Records that describe objects:
########################################
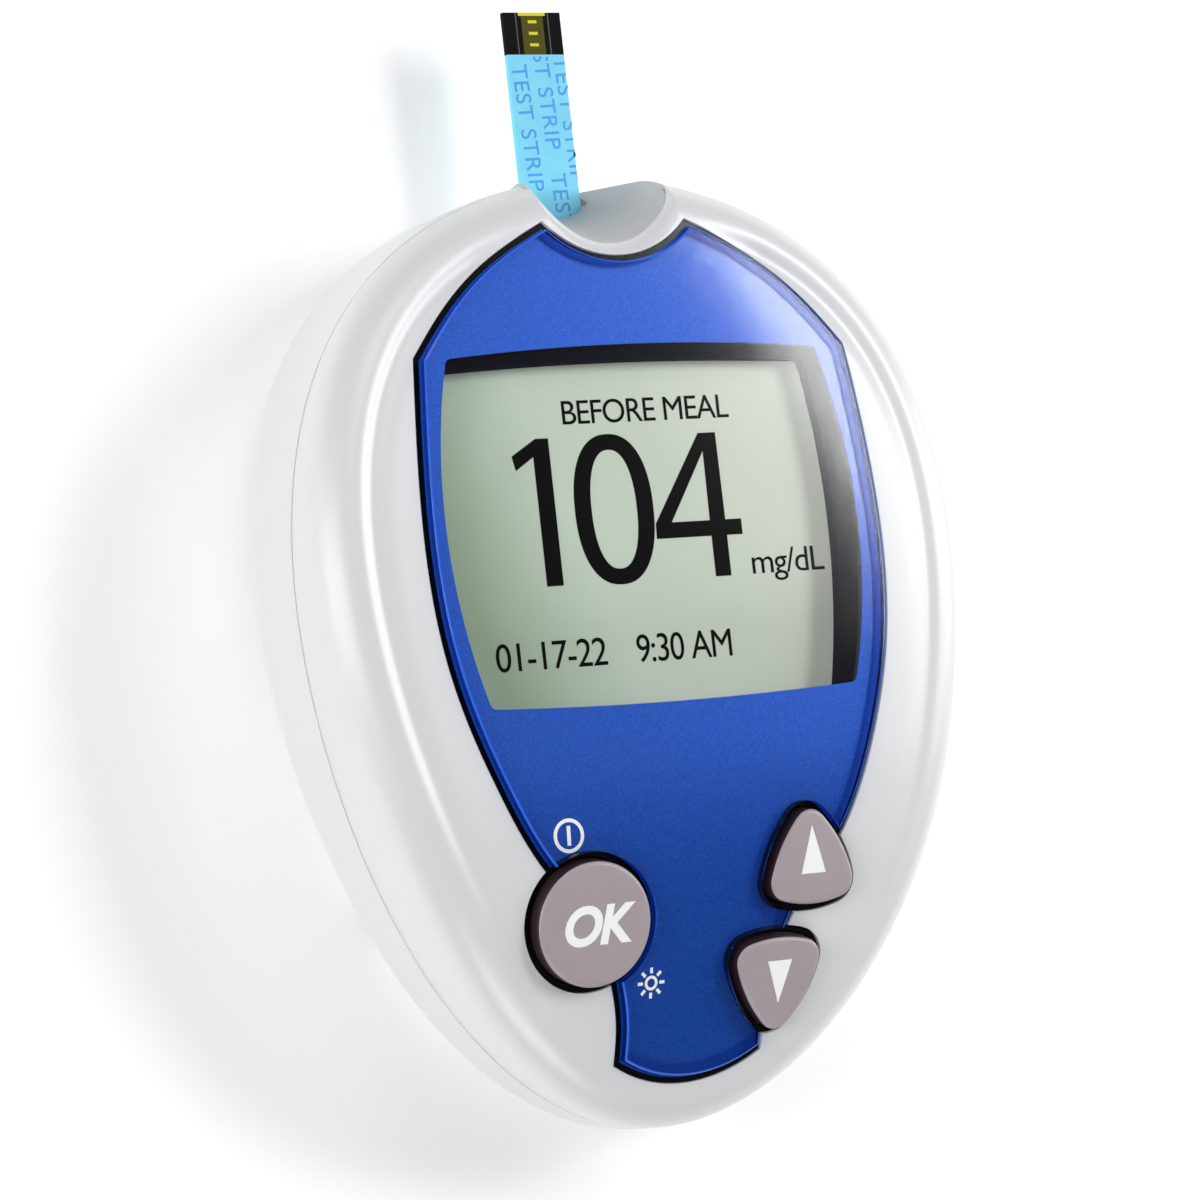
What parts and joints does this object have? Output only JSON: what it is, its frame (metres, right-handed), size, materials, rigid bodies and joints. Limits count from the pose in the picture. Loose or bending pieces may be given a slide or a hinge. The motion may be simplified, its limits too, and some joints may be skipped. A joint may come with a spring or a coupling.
{
  "type": "blood glucose meter",
  "caption": "Egg-shaped hand-held blood glucose meter with a display, a round and two arrow buttons, a test strip in its port and a sliding battery door.",
  "frame": {"origin": "on the flat back of the casing, under the middle of the casing's length and width", "axes": "+X to the right seen from the display, +Y towards the end that takes the test strip, +Z out of the display"},
  "size_m": [0.0606, 0.0951, 0.0219],
  "materials": {
    "casing": "satin silver-white",
    "faceplate_clear": "clear, polished",
    "faceplate_blue": "metallic blue ink under clear plastic",
    "tray_black": "gloss",
    "frame_navy": "satin",
    "lcd": "matt polariser",
    "guide": "frosted",
    "zebra": "matt",
    "led": "gloss",
    "board": "solder mask",
    "chip": "matt",
    "tin": "plated",
    "tantalum": "matt",
    "port": "satin grey",
    "connector": "matt",
    "gold": "plated",
    "strip": "printed film",
    "jack": "matt",
    "button": "satin mauve-grey",
    "dome": "plated",
    "cell": "printed wrap"
  },
  "bodies": {
    "meter": {"front_housing": "casing", "rear_housing": "casing", "faceplate_lens": "faceplate_clear", "faceplate_film": "faceplate_blue", "faceplate_tray": "tray_black", "display_frame": "frame_navy", "display_glass": "lcd", "light_guide": "guide", "zebra_strip": "zebra", "backlight_leds": "led", "circuit_board": "board", "microcontroller": "chip", "memory_chip": "chip", "crystal": "tin", "capacitor": "tantalum", "strip_port": "port", "strip_connector": "connector", "data_jack": "jack", "ok_dome": "dome", "up_dome": "dome", "down_dome": "dome", "strip_contact_left": "gold", "strip_contact_middle": "gold", "strip_contact_right": "gold", "battery_left": "cell", "battery_right": "cell", "battery_spring_left": "tin", "battery_spring_right": "tin", "battery_plate_left": "tin", "battery_plate_right": "tin", "screw_1": "tin", "screw_2": "tin", "screw_3": "tin", "screw_4": "tin"},
    "test_strip": {"test_strip": "strip"},
    "battery_door": {"battery_door": "casing"},
    "ok_button": {"ok_button": "button"},
    "up_button": {"up_button": "button"},
    "down_button": {"down_button": "button"}
  },
  "joints": [
    {"name": "ok_button_press", "type": "slide", "parent": "meter", "child": "ok_button", "axis": [0, 0.2113, -0.9774], "range_m": [0, 0.0005], "stiffness_N_per_m": 2000},
    {"name": "up_button_press", "type": "slide", "parent": "meter", "child": "up_button", "axis": [0, 0.1484, -0.9889], "range_m": [0, 0.0005], "stiffness_N_per_m": 2000},
    {"name": "down_button_press", "type": "slide", "parent": "meter", "child": "down_button", "axis": [0, 0.3161, -0.9487], "range_m": [0, 0.0005], "stiffness_N_per_m": 2000},
    {"name": "battery_door_slide", "type": "slide", "parent": "meter", "child": "battery_door", "axis": [0, -1, 0], "range_m": [0, 0.056]},
    {"name": "test_strip_slide", "type": "slide", "parent": "meter", "child": "test_strip", "axis": [0, 1, 0], "range_m": [0, 0.018]}
  ]
}
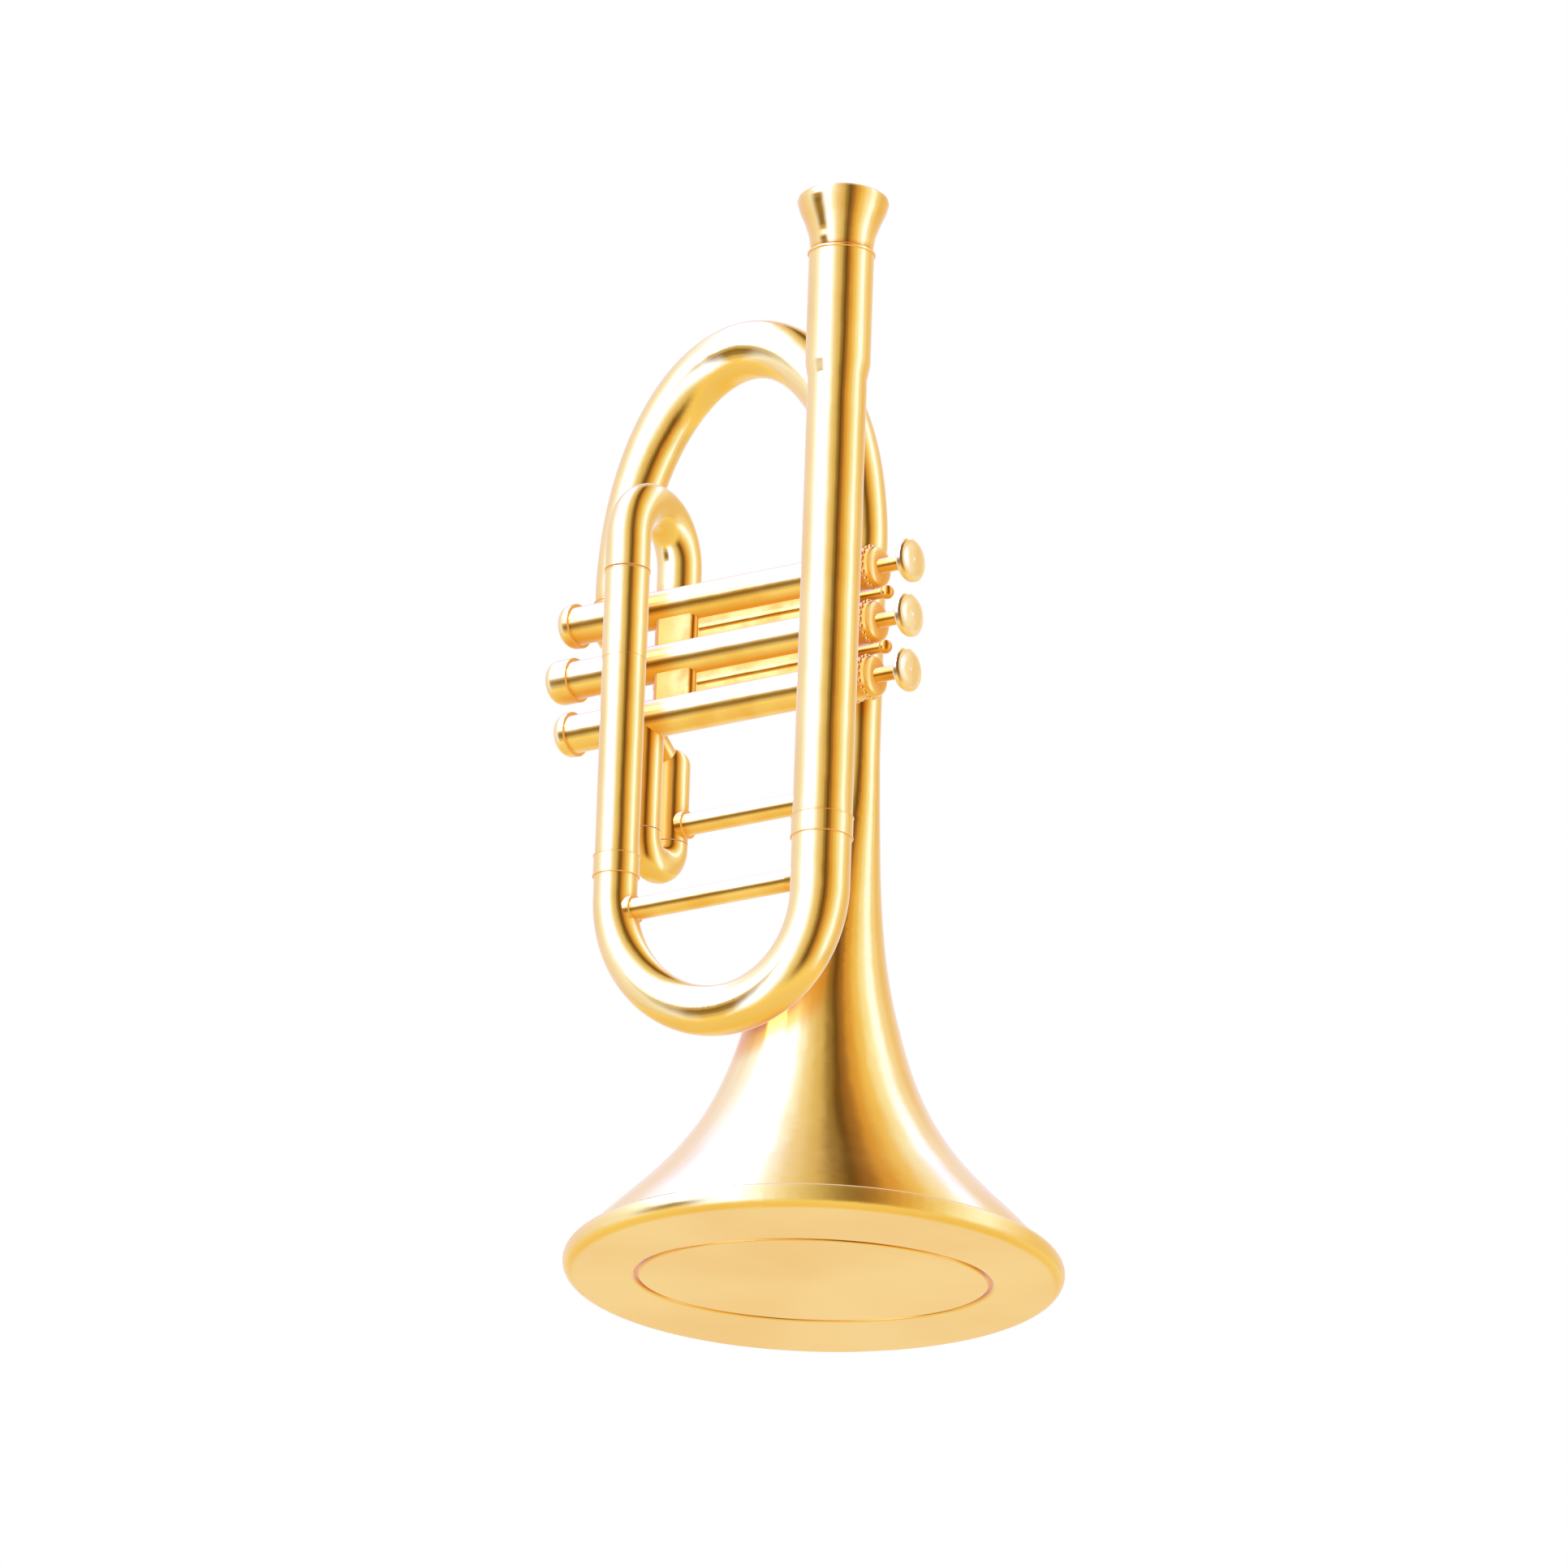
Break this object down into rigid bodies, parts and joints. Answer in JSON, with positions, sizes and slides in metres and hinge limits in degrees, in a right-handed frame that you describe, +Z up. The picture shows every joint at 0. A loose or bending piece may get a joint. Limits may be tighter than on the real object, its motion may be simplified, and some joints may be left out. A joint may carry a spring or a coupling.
{
  "type": "valve horn",
  "caption": "Brass valve horn in cornet form: bell, bow tubing, spring-return piston valves, tuning slides and a pull-out mouthpiece.",
  "frame": {"origin": "centre of the bell mouth, on the plane of the rim that the horn stands on", "axes": "+Z up the bell towards the mouthpiece, +X towards the finger buttons, -Y towards the leadpipe"},
  "size_m": [0.1742, 0.155, 0.343],
  "materials": {
    "gold_brass": "polished",
    "piston_metal": "lapped",
    "spring_steel": "drawn wire",
    "felt": "pressed felt"
  },
  "bodies": {
    "horn": {"bell_bow": "gold_brass", "bell_bow_ferrule_stem": "gold_brass", "bell_bow_ferrule_valve": "gold_brass", "bell_flare": "gold_brass", "bell_knuckle": "gold_brass", "bell_mouth_plate": "gold_brass", "bell_rim_ring": "gold_brass", "bell_tail": "gold_brass", "bottom_cap_1": "gold_brass", "bottom_cap_2": "gold_brass", "bottom_cap_3": "gold_brass", "casing_web_1": "gold_brass", "casing_web_2": "gold_brass", "feed_elbow": "gold_brass", "leadpipe": "gold_brass", "lower_brace": "gold_brass", "main_bow": "gold_brass", "main_bow_ferrule_lead": "gold_brass", "main_bow_ferrule_return": "gold_brass", "mouthpiece_receiver": "gold_brass", "post_bell_stem": "gold_brass", "post_leadpipe": "gold_brass", "return_pipe": "gold_brass", "third_elbow": "gold_brass", "third_sleeve_front": "gold_brass", "third_sleeve_rear": "gold_brass", "top_cap_1": "gold_brass", "top_cap_2": "gold_brass", "top_cap_3": "gold_brass", "tuning_sleeve_front": "gold_brass", "tuning_sleeve_rear": "gold_brass", "upper_brace": "gold_brass", "valve_casing_1": "gold_brass", "valve_casing_2": "gold_brass", "valve_casing_3": "gold_brass"},
    "valve_1": {"valve_piston_1": "piston_metal", "valve_stem_1": "gold_brass", "finger_button_1": "gold_brass", "button_inlay_1": "gold_brass", "button_felt_1": "felt", "valve_spring_1": "spring_steel"},
    "valve_2": {"valve_piston_2": "piston_metal", "valve_stem_2": "gold_brass", "finger_button_2": "gold_brass", "button_inlay_2": "gold_brass", "button_felt_2": "felt", "valve_spring_2": "spring_steel"},
    "valve_3": {"valve_piston_3": "piston_metal", "valve_stem_3": "gold_brass", "finger_button_3": "gold_brass", "button_inlay_3": "gold_brass", "button_felt_3": "felt", "valve_spring_3": "spring_steel"},
    "mouthpiece": {"mouthpiece": "gold_brass"},
    "tuning_slide": {"tuning_crook": "gold_brass"},
    "third_valve_slide": {"third_valve_crook": "gold_brass"}
  },
  "joints": [
    {"name": "valve_1_press", "type": "slide", "parent": "horn", "child": "valve_1", "axis": [-1, 0, 0], "range_m": [0, 0.0075], "stiffness_N_per_m": 150, "springref_m": -0.01, "deforming": ["valve_spring_1"]},
    {"name": "valve_2_press", "type": "slide", "parent": "horn", "child": "valve_2", "axis": [-1, 0, 0], "range_m": [0, 0.0075], "stiffness_N_per_m": 150, "springref_m": -0.01, "deforming": ["valve_spring_2"]},
    {"name": "valve_3_press", "type": "slide", "parent": "horn", "child": "valve_3", "axis": [-1, 0, 0], "range_m": [0, 0.0075], "stiffness_N_per_m": 150, "springref_m": -0.01, "deforming": ["valve_spring_3"]},
    {"name": "mouthpiece_pull", "type": "slide", "parent": "horn", "child": "mouthpiece", "axis": [0, 0, 1], "range_m": [0, 0.05]},
    {"name": "tuning_slide_pull", "type": "slide", "parent": "horn", "child": "tuning_slide", "axis": [0, 0, 1], "range_m": [0, 0.02]},
    {"name": "third_slide_pull", "type": "slide", "parent": "horn", "child": "third_valve_slide", "axis": [0, 0, -1], "range_m": [0, 0.017]}
  ]
}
########################################
DIRECTIVE
Omit the pictures and reproduce the listing exactly.

OUTPUT OF THE EXERCISE
What parts and joints does this object have? Output only JSON: what it is, its frame (metres, right-handed), size, materials, rigid bodies and joints. Limits count from the pose in the picture. Loose or bending pieces may be given a slide or a hinge. The motion may be simplified, its limits too, and some joints may be skipped. A joint may come with a spring or a coupling.
{
  "type": "blood glucose meter",
  "caption": "Egg-shaped hand-held blood glucose meter with a display, a round and two arrow buttons, a test strip in its port and a sliding battery door.",
  "frame": {"origin": "on the flat back of the casing, under the middle of the casing's length and width", "axes": "+X to the right seen from the display, +Y towards the end that takes the test strip, +Z out of the display"},
  "size_m": [0.0606, 0.0951, 0.0219],
  "materials": {
    "casing": "satin silver-white",
    "faceplate_clear": "clear, polished",
    "faceplate_blue": "metallic blue ink under clear plastic",
    "tray_black": "gloss",
    "frame_navy": "satin",
    "lcd": "matt polariser",
    "guide": "frosted",
    "zebra": "matt",
    "led": "gloss",
    "board": "solder mask",
    "chip": "matt",
    "tin": "plated",
    "tantalum": "matt",
    "port": "satin grey",
    "connector": "matt",
    "gold": "plated",
    "strip": "printed film",
    "jack": "matt",
    "button": "satin mauve-grey",
    "dome": "plated",
    "cell": "printed wrap"
  },
  "bodies": {
    "meter": {"front_housing": "casing", "rear_housing": "casing", "faceplate_lens": "faceplate_clear", "faceplate_film": "faceplate_blue", "faceplate_tray": "tray_black", "display_frame": "frame_navy", "display_glass": "lcd", "light_guide": "guide", "zebra_strip": "zebra", "backlight_leds": "led", "circuit_board": "board", "microcontroller": "chip", "memory_chip": "chip", "crystal": "tin", "capacitor": "tantalum", "strip_port": "port", "strip_connector": "connector", "data_jack": "jack", "ok_dome": "dome", "up_dome": "dome", "down_dome": "dome", "strip_contact_left": "gold", "strip_contact_middle": "gold", "strip_contact_right": "gold", "battery_left": "cell", "battery_right": "cell", "battery_spring_left": "tin", "battery_spring_right": "tin", "battery_plate_left": "tin", "battery_plate_right": "tin", "screw_1": "tin", "screw_2": "tin", "screw_3": "tin", "screw_4": "tin"},
    "test_strip": {"test_strip": "strip"},
    "battery_door": {"battery_door": "casing"},
    "ok_button": {"ok_button": "button"},
    "up_button": {"up_button": "button"},
    "down_button": {"down_button": "button"}
  },
  "joints": [
    {"name": "ok_button_press", "type": "slide", "parent": "meter", "child": "ok_button", "axis": [0, 0.2113, -0.9774], "range_m": [0, 0.0005], "stiffness_N_per_m": 2000},
    {"name": "up_button_press", "type": "slide", "parent": "meter", "child": "up_button", "axis": [0, 0.1484, -0.9889], "range_m": [0, 0.0005], "stiffness_N_per_m": 2000},
    {"name": "down_button_press", "type": "slide", "parent": "meter", "child": "down_button", "axis": [0, 0.3161, -0.9487], "range_m": [0, 0.0005], "stiffness_N_per_m": 2000},
    {"name": "battery_door_slide", "type": "slide", "parent": "meter", "child": "battery_door", "axis": [0, -1, 0], "range_m": [0, 0.056]},
    {"name": "test_strip_slide", "type": "slide", "parent": "meter", "child": "test_strip", "axis": [0, 1, 0], "range_m": [0, 0.018]}
  ]
}
Break this object down into rigid bodies, parts and joints. Answer in JSON, with positions, sizes and slides in metres and hinge limits in degrees, in a right-handed frame that you describe, +Z up. The picture shows every joint at 0. A loose or bending piece may get a joint. Limits may be tighter than on the real object, its motion may be simplified, and some joints may be left out. A joint may carry a spring or a coupling.
{
  "type": "valve horn",
  "caption": "Brass valve horn in cornet form: bell, bow tubing, spring-return piston valves, tuning slides and a pull-out mouthpiece.",
  "frame": {"origin": "centre of the bell mouth, on the plane of the rim that the horn stands on", "axes": "+Z up the bell towards the mouthpiece, +X towards the finger buttons, -Y towards the leadpipe"},
  "size_m": [0.1742, 0.155, 0.343],
  "materials": {
    "gold_brass": "polished",
    "piston_metal": "lapped",
    "spring_steel": "drawn wire",
    "felt": "pressed felt"
  },
  "bodies": {
    "horn": {"bell_bow": "gold_brass", "bell_bow_ferrule_stem": "gold_brass", "bell_bow_ferrule_valve": "gold_brass", "bell_flare": "gold_brass", "bell_knuckle": "gold_brass", "bell_mouth_plate": "gold_brass", "bell_rim_ring": "gold_brass", "bell_tail": "gold_brass", "bottom_cap_1": "gold_brass", "bottom_cap_2": "gold_brass", "bottom_cap_3": "gold_brass", "casing_web_1": "gold_brass", "casing_web_2": "gold_brass", "feed_elbow": "gold_brass", "leadpipe": "gold_brass", "lower_brace": "gold_brass", "main_bow": "gold_brass", "main_bow_ferrule_lead": "gold_brass", "main_bow_ferrule_return": "gold_brass", "mouthpiece_receiver": "gold_brass", "post_bell_stem": "gold_brass", "post_leadpipe": "gold_brass", "return_pipe": "gold_brass", "third_elbow": "gold_brass", "third_sleeve_front": "gold_brass", "third_sleeve_rear": "gold_brass", "top_cap_1": "gold_brass", "top_cap_2": "gold_brass", "top_cap_3": "gold_brass", "tuning_sleeve_front": "gold_brass", "tuning_sleeve_rear": "gold_brass", "upper_brace": "gold_brass", "valve_casing_1": "gold_brass", "valve_casing_2": "gold_brass", "valve_casing_3": "gold_brass"},
    "valve_1": {"valve_piston_1": "piston_metal", "valve_stem_1": "gold_brass", "finger_button_1": "gold_brass", "button_inlay_1": "gold_brass", "button_felt_1": "felt", "valve_spring_1": "spring_steel"},
    "valve_2": {"valve_piston_2": "piston_metal", "valve_stem_2": "gold_brass", "finger_button_2": "gold_brass", "button_inlay_2": "gold_brass", "button_felt_2": "felt", "valve_spring_2": "spring_steel"},
    "valve_3": {"valve_piston_3": "piston_metal", "valve_stem_3": "gold_brass", "finger_button_3": "gold_brass", "button_inlay_3": "gold_brass", "button_felt_3": "felt", "valve_spring_3": "spring_steel"},
    "mouthpiece": {"mouthpiece": "gold_brass"},
    "tuning_slide": {"tuning_crook": "gold_brass"},
    "third_valve_slide": {"third_valve_crook": "gold_brass"}
  },
  "joints": [
    {"name": "valve_1_press", "type": "slide", "parent": "horn", "child": "valve_1", "axis": [-1, 0, 0], "range_m": [0, 0.0075], "stiffness_N_per_m": 150, "springref_m": -0.01, "deforming": ["valve_spring_1"]},
    {"name": "valve_2_press", "type": "slide", "parent": "horn", "child": "valve_2", "axis": [-1, 0, 0], "range_m": [0, 0.0075], "stiffness_N_per_m": 150, "springref_m": -0.01, "deforming": ["valve_spring_2"]},
    {"name": "valve_3_press", "type": "slide", "parent": "horn", "child": "valve_3", "axis": [-1, 0, 0], "range_m": [0, 0.0075], "stiffness_N_per_m": 150, "springref_m": -0.01, "deforming": ["valve_spring_3"]},
    {"name": "mouthpiece_pull", "type": "slide", "parent": "horn", "child": "mouthpiece", "axis": [0, 0, 1], "range_m": [0, 0.05]},
    {"name": "tuning_slide_pull", "type": "slide", "parent": "horn", "child": "tuning_slide", "axis": [0, 0, 1], "range_m": [0, 0.02]},
    {"name": "third_slide_pull", "type": "slide", "parent": "horn", "child": "third_valve_slide", "axis": [0, 0, -1], "range_m": [0, 0.017]}
  ]
}